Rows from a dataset

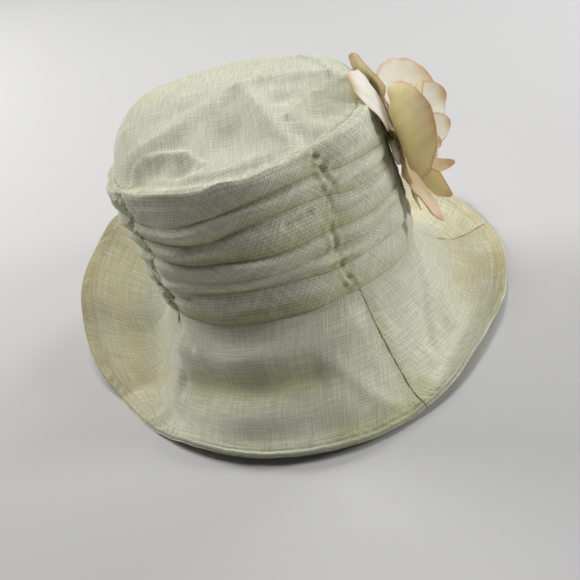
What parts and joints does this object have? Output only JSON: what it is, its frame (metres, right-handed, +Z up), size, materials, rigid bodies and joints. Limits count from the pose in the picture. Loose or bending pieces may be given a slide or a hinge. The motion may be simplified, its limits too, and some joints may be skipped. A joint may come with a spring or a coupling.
{
  "type": "summer hat",
  "caption": "Soft woven linen summer hat with a gathered side band, a wide panelled brim turned up at the front and a large cloth flower on one side.",
  "frame": {"origin": "bottom centre of the hat's bounding box, on the surface that it rests on", "axes": "+Z up, +Y towards the turned-up front of the brim, +X towards the wearer's right, where the flower sits"},
  "size_m": [0.313, 0.3308, 0.1816],
  "materials": {
    "linen": "matt",
    "petal_cloth": "matt",
    "stalk_cloth": "matt"
  },
  "bodies": {
    "root": {"crown_tip": "linen", "crown_band": "linen", "brim_back_left": "linen", "brim_back_right": "linen", "brim_front_right": "linen", "brim_front_left": "linen", "flower_base": "stalk_cloth", "flower_centre": "stalk_cloth", "petal_back": "petal_cloth", "petal_outer_near_low": "petal_cloth", "petal_outer_shoulder": "petal_cloth", "petal_outer_far": "petal_cloth", "petal_outer_top": "petal_cloth", "petal_outer_low": "petal_cloth", "petal_outer_far_top": "petal_cloth", "petal_outer_low_near": "petal_cloth", "petal_middle_far_low": "petal_cloth", "petal_middle_low": "petal_cloth", "petal_middle_near": "petal_cloth", "petal_middle_far_top": "petal_cloth", "petal_middle_far": "petal_cloth", "petal_inner_far": "petal_cloth", "petal_inner_top": "petal_cloth", "petal_inner_low": "petal_cloth"}
  },
  "joints": []
}
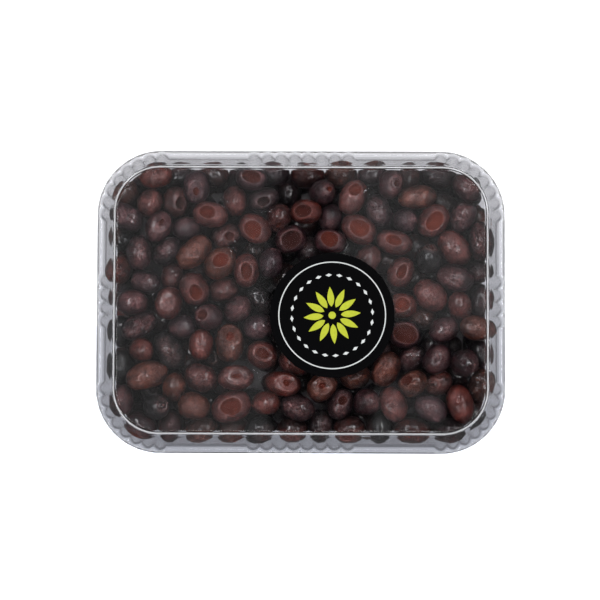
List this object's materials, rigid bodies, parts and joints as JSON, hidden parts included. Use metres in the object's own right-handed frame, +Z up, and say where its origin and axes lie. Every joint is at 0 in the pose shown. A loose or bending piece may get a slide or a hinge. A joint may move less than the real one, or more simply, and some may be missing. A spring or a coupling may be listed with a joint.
{
  "type": "pack of olives",
  "caption": "Shut clear plastic tray with a fluted wall and a pressed-on lid, filled with pitted dark olives, with a round label on top.",
  "frame": {"origin": "on the surface that the pack stands on, below the middle of the tray", "axes": "+X along the long side, +Z up, the side nearest the viewer at -Y"},
  "size_m": [0.19, 0.141, 0.052],
  "materials": {
    "tray_plastic": "clear thin moulded plastic, smooth",
    "lid_plastic": "clear thin moulded plastic, smooth, a little misted inside",
    "label_print": "black satin printed film",
    "olive_skin": "moist, softly shiny fruit skin"
  },
  "bodies": {
    "root": {"tray": "tray_plastic", "lid": "lid_plastic", "label": "label_print", "olives": "olive_skin"}
  },
  "joints": []
}
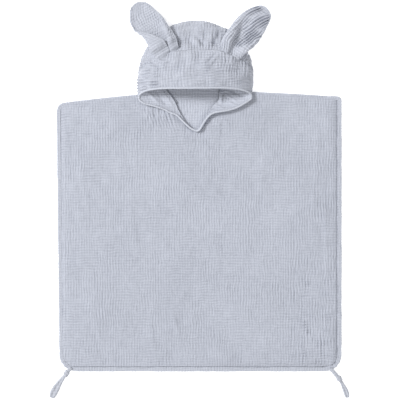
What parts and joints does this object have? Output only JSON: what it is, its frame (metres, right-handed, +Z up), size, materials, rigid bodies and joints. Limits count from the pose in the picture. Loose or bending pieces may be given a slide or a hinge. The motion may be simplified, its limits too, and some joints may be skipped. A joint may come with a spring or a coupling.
{
  "type": "hooded baby towel",
  "caption": "Poncho-style hooded towel in crinkled muslin: front and back panels, open hood with two long ears, bound neck slit and knotted corner ties.",
  "frame": {"origin": "middle of the towel's footprint, on the surface it lies on", "axes": "+X to the right as seen from above with the hood at the top, +Y from the hem to the ears, +Z up from the surface"},
  "size_m": [0.6222, 0.8342, 0.0537],
  "materials": {
    "muslin_body": "crinkled double gauze, matte",
    "muslin_hood": "crinkled double gauze, matte",
    "muslin_lining": "crinkled double gauze, matte, inner side",
    "muslin_ear": "crinkled double gauze, matte",
    "muslin_tie": "crinkled double gauze, matte, knotted",
    "binding_tape": "folded bias tape of the same muslin, stitched"
  },
  "bodies": {
    "back": {"back_panel": "muslin_body", "back_side_binding_left": "binding_tape", "back_side_binding_right": "binding_tape", "back_hem_binding": "binding_tape", "shoulder_seam_left": "muslin_body", "shoulder_seam_right": "muslin_body"},
    "front": {"front_panel": "muslin_body", "front_side_binding_left": "binding_tape", "front_side_binding_right": "binding_tape", "front_hem_binding": "binding_tape", "hood_side_left": "muslin_lining", "hood_side_right": "muslin_lining", "slit_binding_left": "binding_tape", "slit_binding_right": "binding_tape", "left_tie_knot": "muslin_tie", "right_tie_knot": "muslin_tie"},
    "hood": {"hood_back": "muslin_hood", "hood_brim": "muslin_hood", "hood_crown": "muslin_hood", "face_binding": "binding_tape"},
    "left_ear": {"left_ear_outer": "muslin_ear", "left_ear_lining": "muslin_ear"},
    "right_ear": {"right_ear_outer": "muslin_ear", "right_ear_lining": "muslin_ear"},
    "left_tail": {"left_tie_tail": "muslin_tie"},
    "right_tail": {"right_tie_tail": "muslin_tie"}
  },
  "joints": [
    {"name": "front_lift", "type": "hinge", "parent": "back", "child": "front", "pos_m": [0, 0.22373, 0.0051], "axis": [-1, 0, 0], "range_deg": [0, 60]},
    {"name": "hood_lift", "type": "hinge", "parent": "back", "child": "hood", "pos_m": [-0.0072, 0.21513, 0.007], "axis": [1, 0, 0], "range_deg": [0, 30]},
    {"name": "left_ear_flop", "type": "hinge", "parent": "hood", "child": "left_ear", "pos_m": [-0.05515, 0.2989, 0.04989], "axis": [0.8526, 0.5225, 0], "range_deg": [0, 135]},
    {"name": "right_ear_flop", "type": "hinge", "parent": "hood", "child": "right_ear", "pos_m": [0.06485, 0.2969, 0.04453], "axis": [0.809, -0.5878, 0], "range_deg": [0, 135]},
    {"name": "left_tie_swing", "type": "hinge", "parent": "front", "child": "left_tail", "pos_m": [-0.28682, -0.37893, 0.0023], "axis": [0, 0, 1], "range_deg": [-35, 35]},
    {"name": "right_tie_swing", "type": "hinge", "parent": "front", "child": "right_tail", "pos_m": [0.29297, -0.3797, 0.0023], "axis": [0, 0, 1], "range_deg": [-35, 35]}
  ]
}
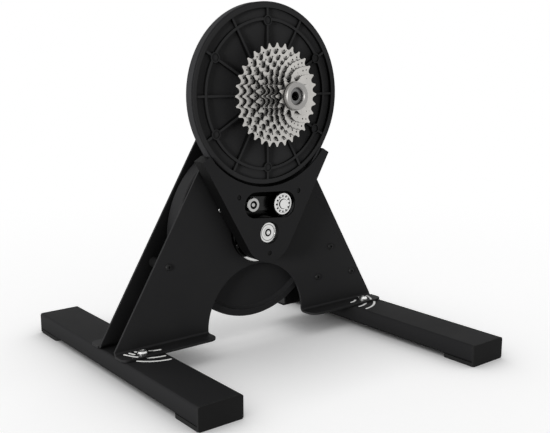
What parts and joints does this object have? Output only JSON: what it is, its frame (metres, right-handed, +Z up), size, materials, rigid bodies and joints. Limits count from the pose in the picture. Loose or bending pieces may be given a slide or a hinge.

▸ What you have to do: Every line of the material must be returned exactly as it appears.

▸ Expected output:
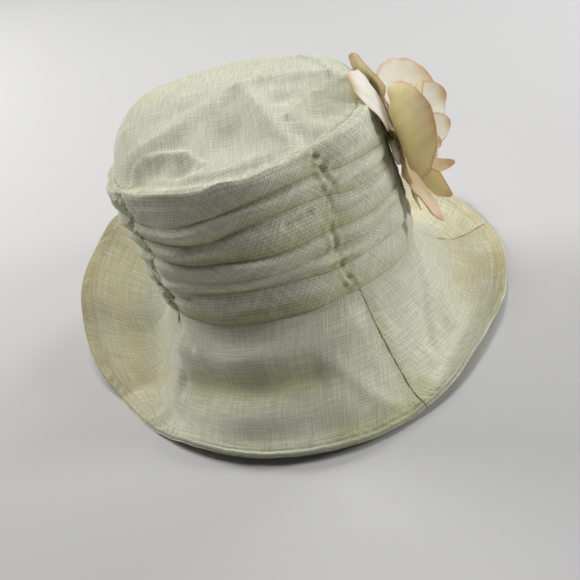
What parts and joints does this object have? Output only JSON: what it is, its frame (metres, right-handed, +Z up), size, materials, rigid bodies and joints. Limits count from the pose in the picture. Loose or bending pieces may be given a slide or a hinge. The motion may be simplified, its limits too, and some joints may be skipped. A joint may come with a spring or a coupling.
{
  "type": "summer hat",
  "caption": "Soft woven linen summer hat with a gathered side band, a wide panelled brim turned up at the front and a large cloth flower on one side.",
  "frame": {"origin": "bottom centre of the hat's bounding box, on the surface that it rests on", "axes": "+Z up, +Y towards the turned-up front of the brim, +X towards the wearer's right, where the flower sits"},
  "size_m": [0.313, 0.3308, 0.1816],
  "materials": {
    "linen": "matt",
    "petal_cloth": "matt",
    "stalk_cloth": "matt"
  },
  "bodies": {
    "root": {"crown_tip": "linen", "crown_band": "linen", "brim_back_left": "linen", "brim_back_right": "linen", "brim_front_right": "linen", "brim_front_left": "linen", "flower_base": "stalk_cloth", "flower_centre": "stalk_cloth", "petal_back": "petal_cloth", "petal_outer_near_low": "petal_cloth", "petal_outer_shoulder": "petal_cloth", "petal_outer_far": "petal_cloth", "petal_outer_top": "petal_cloth", "petal_outer_low": "petal_cloth", "petal_outer_far_top": "petal_cloth", "petal_outer_low_near": "petal_cloth", "petal_middle_far_low": "petal_cloth", "petal_middle_low": "petal_cloth", "petal_middle_near": "petal_cloth", "petal_middle_far_top": "petal_cloth", "petal_middle_far": "petal_cloth", "petal_inner_far": "petal_cloth", "petal_inner_top": "petal_cloth", "petal_inner_low": "petal_cloth"}
  },
  "joints": []
}
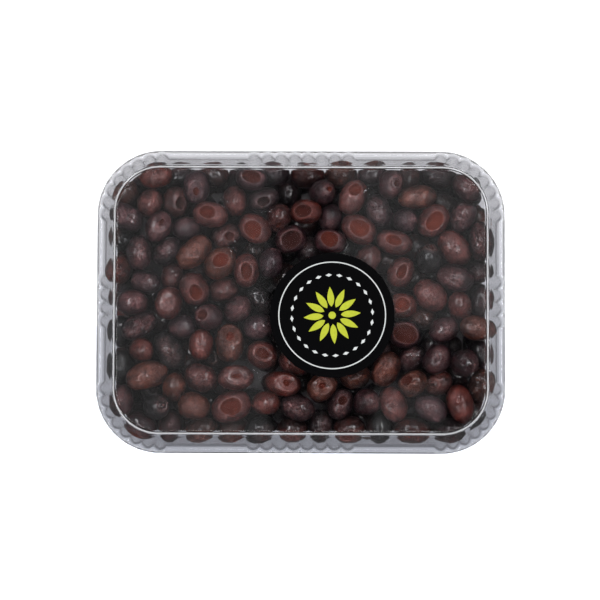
List this object's materials, rigid bodies, parts and joints as JSON, hidden parts included. Use metres in the object's own right-handed frame, +Z up, and say where its origin and axes lie. Every joint is at 0 in the pose shown. A loose or bending piece may get a slide or a hinge. A joint may move less than the real one, or more simply, and some may be missing. A spring or a coupling may be listed with a joint.
{
  "type": "pack of olives",
  "caption": "Shut clear plastic tray with a fluted wall and a pressed-on lid, filled with pitted dark olives, with a round label on top.",
  "frame": {"origin": "on the surface that the pack stands on, below the middle of the tray", "axes": "+X along the long side, +Z up, the side nearest the viewer at -Y"},
  "size_m": [0.19, 0.141, 0.052],
  "materials": {
    "tray_plastic": "clear thin moulded plastic, smooth",
    "lid_plastic": "clear thin moulded plastic, smooth, a little misted inside",
    "label_print": "black satin printed film",
    "olive_skin": "moist, softly shiny fruit skin"
  },
  "bodies": {
    "root": {"tray": "tray_plastic", "lid": "lid_plastic", "label": "label_print", "olives": "olive_skin"}
  },
  "joints": []
}
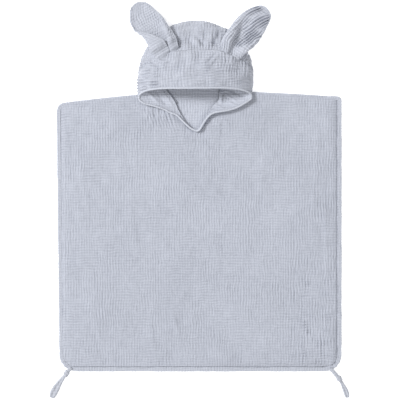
What parts and joints does this object have? Output only JSON: what it is, its frame (metres, right-handed, +Z up), size, materials, rigid bodies and joints. Limits count from the pose in the picture. Loose or bending pieces may be given a slide or a hinge. The motion may be simplified, its limits too, and some joints may be skipped. A joint may come with a spring or a coupling.
{
  "type": "hooded baby towel",
  "caption": "Poncho-style hooded towel in crinkled muslin: front and back panels, open hood with two long ears, bound neck slit and knotted corner ties.",
  "frame": {"origin": "middle of the towel's footprint, on the surface it lies on", "axes": "+X to the right as seen from above with the hood at the top, +Y from the hem to the ears, +Z up from the surface"},
  "size_m": [0.6222, 0.8342, 0.0537],
  "materials": {
    "muslin_body": "crinkled double gauze, matte",
    "muslin_hood": "crinkled double gauze, matte",
    "muslin_lining": "crinkled double gauze, matte, inner side",
    "muslin_ear": "crinkled double gauze, matte",
    "muslin_tie": "crinkled double gauze, matte, knotted",
    "binding_tape": "folded bias tape of the same muslin, stitched"
  },
  "bodies": {
    "back": {"back_panel": "muslin_body", "back_side_binding_left": "binding_tape", "back_side_binding_right": "binding_tape", "back_hem_binding": "binding_tape", "shoulder_seam_left": "muslin_body", "shoulder_seam_right": "muslin_body"},
    "front": {"front_panel": "muslin_body", "front_side_binding_left": "binding_tape", "front_side_binding_right": "binding_tape", "front_hem_binding": "binding_tape", "hood_side_left": "muslin_lining", "hood_side_right": "muslin_lining", "slit_binding_left": "binding_tape", "slit_binding_right": "binding_tape", "left_tie_knot": "muslin_tie", "right_tie_knot": "muslin_tie"},
    "hood": {"hood_back": "muslin_hood", "hood_brim": "muslin_hood", "hood_crown": "muslin_hood", "face_binding": "binding_tape"},
    "left_ear": {"left_ear_outer": "muslin_ear", "left_ear_lining": "muslin_ear"},
    "right_ear": {"right_ear_outer": "muslin_ear", "right_ear_lining": "muslin_ear"},
    "left_tail": {"left_tie_tail": "muslin_tie"},
    "right_tail": {"right_tie_tail": "muslin_tie"}
  },
  "joints": [
    {"name": "front_lift", "type": "hinge", "parent": "back", "child": "front", "pos_m": [0, 0.22373, 0.0051], "axis": [-1, 0, 0], "range_deg": [0, 60]},
    {"name": "hood_lift", "type": "hinge", "parent": "back", "child": "hood", "pos_m": [-0.0072, 0.21513, 0.007], "axis": [1, 0, 0], "range_deg": [0, 30]},
    {"name": "left_ear_flop", "type": "hinge", "parent": "hood", "child": "left_ear", "pos_m": [-0.05515, 0.2989, 0.04989], "axis": [0.8526, 0.5225, 0], "range_deg": [0, 135]},
    {"name": "right_ear_flop", "type": "hinge", "parent": "hood", "child": "right_ear", "pos_m": [0.06485, 0.2969, 0.04453], "axis": [0.809, -0.5878, 0], "range_deg": [0, 135]},
    {"name": "left_tie_swing", "type": "hinge", "parent": "front", "child": "left_tail", "pos_m": [-0.28682, -0.37893, 0.0023], "axis": [0, 0, 1], "range_deg": [-35, 35]},
    {"name": "right_tie_swing", "type": "hinge", "parent": "front", "child": "right_tail", "pos_m": [0.29297, -0.3797, 0.0023], "axis": [0, 0, 1], "range_deg": [-35, 35]}
  ]
}
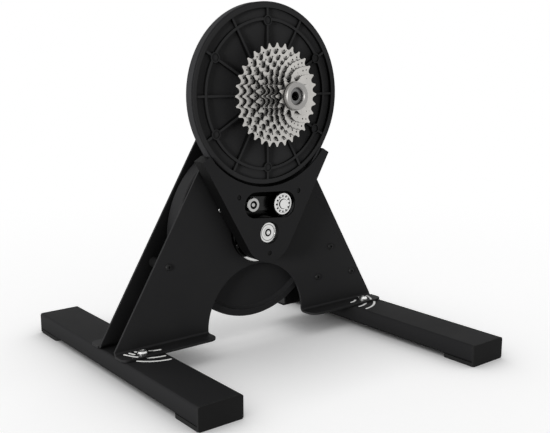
What parts and joints does this object have? Output only JSON: what it is, its frame (metres, right-handed, +Z up), size, materials, rigid bodies and joints. Limits count from the pose in the picture. Loose or bending pieces may be given a slide or a hinge.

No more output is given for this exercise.